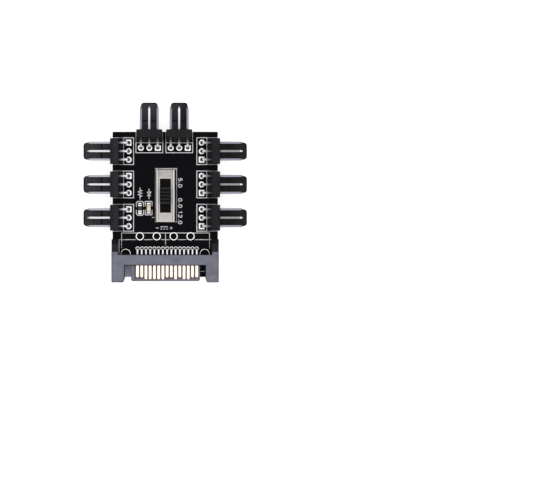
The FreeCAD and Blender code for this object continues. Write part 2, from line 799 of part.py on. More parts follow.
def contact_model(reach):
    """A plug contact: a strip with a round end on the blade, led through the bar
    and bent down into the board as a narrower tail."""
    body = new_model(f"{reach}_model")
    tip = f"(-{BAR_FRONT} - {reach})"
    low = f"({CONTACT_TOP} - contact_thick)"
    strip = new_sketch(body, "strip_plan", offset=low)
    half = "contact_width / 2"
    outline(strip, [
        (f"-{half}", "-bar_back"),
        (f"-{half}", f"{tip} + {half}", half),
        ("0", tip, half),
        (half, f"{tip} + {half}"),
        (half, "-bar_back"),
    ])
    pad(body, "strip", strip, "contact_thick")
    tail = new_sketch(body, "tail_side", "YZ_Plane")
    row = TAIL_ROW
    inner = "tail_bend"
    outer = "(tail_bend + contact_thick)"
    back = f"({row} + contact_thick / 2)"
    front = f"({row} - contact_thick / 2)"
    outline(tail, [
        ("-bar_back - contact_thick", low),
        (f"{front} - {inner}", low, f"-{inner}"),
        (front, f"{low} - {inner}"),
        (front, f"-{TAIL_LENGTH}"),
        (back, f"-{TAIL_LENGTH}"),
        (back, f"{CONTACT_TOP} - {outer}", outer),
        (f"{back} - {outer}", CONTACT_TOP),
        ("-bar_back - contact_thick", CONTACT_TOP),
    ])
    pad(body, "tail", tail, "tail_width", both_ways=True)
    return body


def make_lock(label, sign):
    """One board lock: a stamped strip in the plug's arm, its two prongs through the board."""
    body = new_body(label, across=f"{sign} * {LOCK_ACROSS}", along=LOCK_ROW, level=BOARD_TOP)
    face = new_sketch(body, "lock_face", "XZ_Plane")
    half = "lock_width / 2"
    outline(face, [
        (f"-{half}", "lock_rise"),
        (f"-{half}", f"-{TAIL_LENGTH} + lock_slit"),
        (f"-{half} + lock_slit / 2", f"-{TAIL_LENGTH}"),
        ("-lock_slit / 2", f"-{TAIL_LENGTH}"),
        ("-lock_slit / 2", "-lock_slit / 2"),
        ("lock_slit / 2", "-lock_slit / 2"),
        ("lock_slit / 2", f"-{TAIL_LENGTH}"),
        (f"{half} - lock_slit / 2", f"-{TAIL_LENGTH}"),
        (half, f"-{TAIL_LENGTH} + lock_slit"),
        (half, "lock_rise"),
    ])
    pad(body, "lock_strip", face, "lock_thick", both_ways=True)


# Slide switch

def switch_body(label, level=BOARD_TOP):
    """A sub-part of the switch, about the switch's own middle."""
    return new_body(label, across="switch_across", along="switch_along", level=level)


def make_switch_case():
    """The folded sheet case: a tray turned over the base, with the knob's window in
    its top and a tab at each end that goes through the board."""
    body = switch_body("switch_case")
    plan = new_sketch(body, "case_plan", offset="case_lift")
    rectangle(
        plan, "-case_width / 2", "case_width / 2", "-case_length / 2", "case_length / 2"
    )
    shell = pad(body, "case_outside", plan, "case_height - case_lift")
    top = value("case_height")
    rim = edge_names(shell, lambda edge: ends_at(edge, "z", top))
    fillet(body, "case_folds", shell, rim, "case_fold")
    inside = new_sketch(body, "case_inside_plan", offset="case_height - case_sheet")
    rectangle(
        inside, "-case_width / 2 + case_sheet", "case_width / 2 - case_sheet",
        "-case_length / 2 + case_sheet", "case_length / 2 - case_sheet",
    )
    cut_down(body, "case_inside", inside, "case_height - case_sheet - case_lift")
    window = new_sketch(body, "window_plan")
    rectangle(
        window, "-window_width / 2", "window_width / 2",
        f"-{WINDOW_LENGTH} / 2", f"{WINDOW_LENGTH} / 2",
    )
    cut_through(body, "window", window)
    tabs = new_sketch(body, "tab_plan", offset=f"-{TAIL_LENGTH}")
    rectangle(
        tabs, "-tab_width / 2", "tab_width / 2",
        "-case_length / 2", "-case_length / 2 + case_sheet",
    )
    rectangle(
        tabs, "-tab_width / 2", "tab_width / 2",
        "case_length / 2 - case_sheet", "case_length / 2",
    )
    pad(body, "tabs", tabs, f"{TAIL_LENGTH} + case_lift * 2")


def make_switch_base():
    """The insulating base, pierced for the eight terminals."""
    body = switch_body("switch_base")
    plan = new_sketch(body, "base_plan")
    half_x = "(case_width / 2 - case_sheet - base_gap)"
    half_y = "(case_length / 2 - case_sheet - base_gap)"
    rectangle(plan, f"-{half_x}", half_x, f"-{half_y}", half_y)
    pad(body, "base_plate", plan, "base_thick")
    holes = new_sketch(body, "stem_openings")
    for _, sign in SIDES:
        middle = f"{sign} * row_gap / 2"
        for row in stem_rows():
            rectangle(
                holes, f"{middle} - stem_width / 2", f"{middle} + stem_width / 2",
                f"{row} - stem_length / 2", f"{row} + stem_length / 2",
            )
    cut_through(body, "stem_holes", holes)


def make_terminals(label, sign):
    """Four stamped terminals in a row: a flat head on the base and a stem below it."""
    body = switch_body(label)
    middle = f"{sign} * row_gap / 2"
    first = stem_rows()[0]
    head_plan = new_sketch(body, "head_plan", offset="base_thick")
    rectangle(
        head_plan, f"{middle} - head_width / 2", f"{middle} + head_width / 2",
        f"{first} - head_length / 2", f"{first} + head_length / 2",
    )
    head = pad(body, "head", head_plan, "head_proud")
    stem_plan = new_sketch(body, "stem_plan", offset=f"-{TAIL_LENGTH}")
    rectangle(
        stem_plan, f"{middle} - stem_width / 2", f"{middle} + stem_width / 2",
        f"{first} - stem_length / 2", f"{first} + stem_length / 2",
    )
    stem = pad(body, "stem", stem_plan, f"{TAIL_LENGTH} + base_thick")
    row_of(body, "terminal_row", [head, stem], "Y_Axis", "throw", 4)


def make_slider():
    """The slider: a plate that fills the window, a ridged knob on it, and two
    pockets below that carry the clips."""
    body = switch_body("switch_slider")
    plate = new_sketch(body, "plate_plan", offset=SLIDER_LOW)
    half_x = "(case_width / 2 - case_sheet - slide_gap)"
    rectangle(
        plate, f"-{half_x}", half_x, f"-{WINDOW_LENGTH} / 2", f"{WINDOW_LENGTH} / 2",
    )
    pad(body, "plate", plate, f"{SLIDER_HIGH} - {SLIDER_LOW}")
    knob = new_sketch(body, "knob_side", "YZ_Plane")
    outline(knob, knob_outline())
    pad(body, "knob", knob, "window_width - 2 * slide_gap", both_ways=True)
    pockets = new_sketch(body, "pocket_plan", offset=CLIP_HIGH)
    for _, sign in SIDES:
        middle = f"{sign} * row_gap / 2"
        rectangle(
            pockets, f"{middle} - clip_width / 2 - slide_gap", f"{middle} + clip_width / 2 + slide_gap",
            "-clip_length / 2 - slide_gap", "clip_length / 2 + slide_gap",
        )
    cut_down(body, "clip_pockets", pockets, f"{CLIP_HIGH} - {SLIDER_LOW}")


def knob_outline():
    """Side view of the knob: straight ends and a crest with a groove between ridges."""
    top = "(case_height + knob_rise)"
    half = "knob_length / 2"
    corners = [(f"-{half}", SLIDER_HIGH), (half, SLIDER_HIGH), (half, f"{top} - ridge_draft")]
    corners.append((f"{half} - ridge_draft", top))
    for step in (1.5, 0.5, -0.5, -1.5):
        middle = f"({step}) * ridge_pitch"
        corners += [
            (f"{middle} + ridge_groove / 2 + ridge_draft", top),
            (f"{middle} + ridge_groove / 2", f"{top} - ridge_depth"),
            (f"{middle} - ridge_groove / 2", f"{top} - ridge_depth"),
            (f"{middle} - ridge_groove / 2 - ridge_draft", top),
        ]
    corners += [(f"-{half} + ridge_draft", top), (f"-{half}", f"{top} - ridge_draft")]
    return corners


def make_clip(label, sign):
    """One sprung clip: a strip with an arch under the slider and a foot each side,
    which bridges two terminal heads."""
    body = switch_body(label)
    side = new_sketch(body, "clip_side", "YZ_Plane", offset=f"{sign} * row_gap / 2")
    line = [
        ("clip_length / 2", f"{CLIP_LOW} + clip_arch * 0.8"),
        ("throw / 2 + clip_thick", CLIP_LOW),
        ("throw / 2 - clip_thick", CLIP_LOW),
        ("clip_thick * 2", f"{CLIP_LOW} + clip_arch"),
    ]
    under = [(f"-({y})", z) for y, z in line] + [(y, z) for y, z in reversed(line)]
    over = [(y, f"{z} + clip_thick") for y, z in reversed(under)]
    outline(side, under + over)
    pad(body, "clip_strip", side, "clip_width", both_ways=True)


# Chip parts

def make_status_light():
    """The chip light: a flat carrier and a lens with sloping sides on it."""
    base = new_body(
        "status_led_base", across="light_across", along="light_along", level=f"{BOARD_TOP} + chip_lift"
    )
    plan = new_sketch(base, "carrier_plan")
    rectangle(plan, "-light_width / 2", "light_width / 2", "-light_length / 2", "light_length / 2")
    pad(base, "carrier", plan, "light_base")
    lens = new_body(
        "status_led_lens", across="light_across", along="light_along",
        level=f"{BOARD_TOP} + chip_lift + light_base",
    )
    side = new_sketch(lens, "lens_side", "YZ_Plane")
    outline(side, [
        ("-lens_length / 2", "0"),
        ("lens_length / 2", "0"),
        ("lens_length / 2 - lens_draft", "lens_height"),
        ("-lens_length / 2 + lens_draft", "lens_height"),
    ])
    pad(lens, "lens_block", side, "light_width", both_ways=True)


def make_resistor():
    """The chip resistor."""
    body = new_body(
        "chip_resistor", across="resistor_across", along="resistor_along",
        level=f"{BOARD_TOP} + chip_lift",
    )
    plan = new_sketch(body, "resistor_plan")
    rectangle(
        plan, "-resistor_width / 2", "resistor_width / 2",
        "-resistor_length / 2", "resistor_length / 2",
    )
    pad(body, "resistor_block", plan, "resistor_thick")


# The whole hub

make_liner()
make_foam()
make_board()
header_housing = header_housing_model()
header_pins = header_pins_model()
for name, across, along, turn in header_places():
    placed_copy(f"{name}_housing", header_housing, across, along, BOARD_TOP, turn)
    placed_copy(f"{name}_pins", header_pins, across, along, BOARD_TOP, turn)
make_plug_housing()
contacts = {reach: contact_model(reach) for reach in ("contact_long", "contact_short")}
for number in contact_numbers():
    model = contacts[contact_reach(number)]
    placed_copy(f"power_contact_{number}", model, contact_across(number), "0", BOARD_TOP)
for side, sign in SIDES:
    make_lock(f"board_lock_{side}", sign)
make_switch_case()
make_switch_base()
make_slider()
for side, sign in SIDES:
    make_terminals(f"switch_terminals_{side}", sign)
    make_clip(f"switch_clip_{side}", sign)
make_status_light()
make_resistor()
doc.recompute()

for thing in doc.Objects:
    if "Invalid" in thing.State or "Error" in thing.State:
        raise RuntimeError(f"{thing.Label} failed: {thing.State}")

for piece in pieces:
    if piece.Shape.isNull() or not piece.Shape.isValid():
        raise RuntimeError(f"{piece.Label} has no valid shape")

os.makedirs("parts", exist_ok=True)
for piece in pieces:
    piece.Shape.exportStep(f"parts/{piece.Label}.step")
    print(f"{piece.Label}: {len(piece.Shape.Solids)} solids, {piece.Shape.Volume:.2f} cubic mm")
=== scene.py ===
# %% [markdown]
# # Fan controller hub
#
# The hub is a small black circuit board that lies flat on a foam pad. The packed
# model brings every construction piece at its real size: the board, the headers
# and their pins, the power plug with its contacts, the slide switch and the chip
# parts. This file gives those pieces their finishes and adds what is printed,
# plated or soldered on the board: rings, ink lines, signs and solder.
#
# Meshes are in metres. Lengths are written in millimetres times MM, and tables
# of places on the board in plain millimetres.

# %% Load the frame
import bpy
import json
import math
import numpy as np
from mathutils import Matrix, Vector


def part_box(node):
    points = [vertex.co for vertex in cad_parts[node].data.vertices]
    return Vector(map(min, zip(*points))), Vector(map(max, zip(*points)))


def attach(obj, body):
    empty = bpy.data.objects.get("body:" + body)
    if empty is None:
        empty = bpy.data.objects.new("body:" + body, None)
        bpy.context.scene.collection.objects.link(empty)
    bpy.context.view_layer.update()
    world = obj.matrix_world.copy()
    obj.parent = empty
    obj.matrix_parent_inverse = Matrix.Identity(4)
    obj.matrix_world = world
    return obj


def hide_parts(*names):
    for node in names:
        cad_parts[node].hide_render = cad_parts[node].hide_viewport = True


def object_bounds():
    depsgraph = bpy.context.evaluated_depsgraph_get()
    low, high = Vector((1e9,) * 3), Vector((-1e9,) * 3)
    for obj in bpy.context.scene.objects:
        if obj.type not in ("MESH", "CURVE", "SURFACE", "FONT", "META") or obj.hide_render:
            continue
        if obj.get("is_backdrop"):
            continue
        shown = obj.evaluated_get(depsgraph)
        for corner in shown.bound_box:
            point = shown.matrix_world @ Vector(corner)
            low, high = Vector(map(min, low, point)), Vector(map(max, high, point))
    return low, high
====
Look above for the line that holds "point = shown.matrix_world", then copy it and each line after it exactly, through the last line of the data.

            point = shown.matrix_world @ Vector(corner)
            low, high = Vector(map(min, low, point)), Vector(map(max, high, point))
    return low, high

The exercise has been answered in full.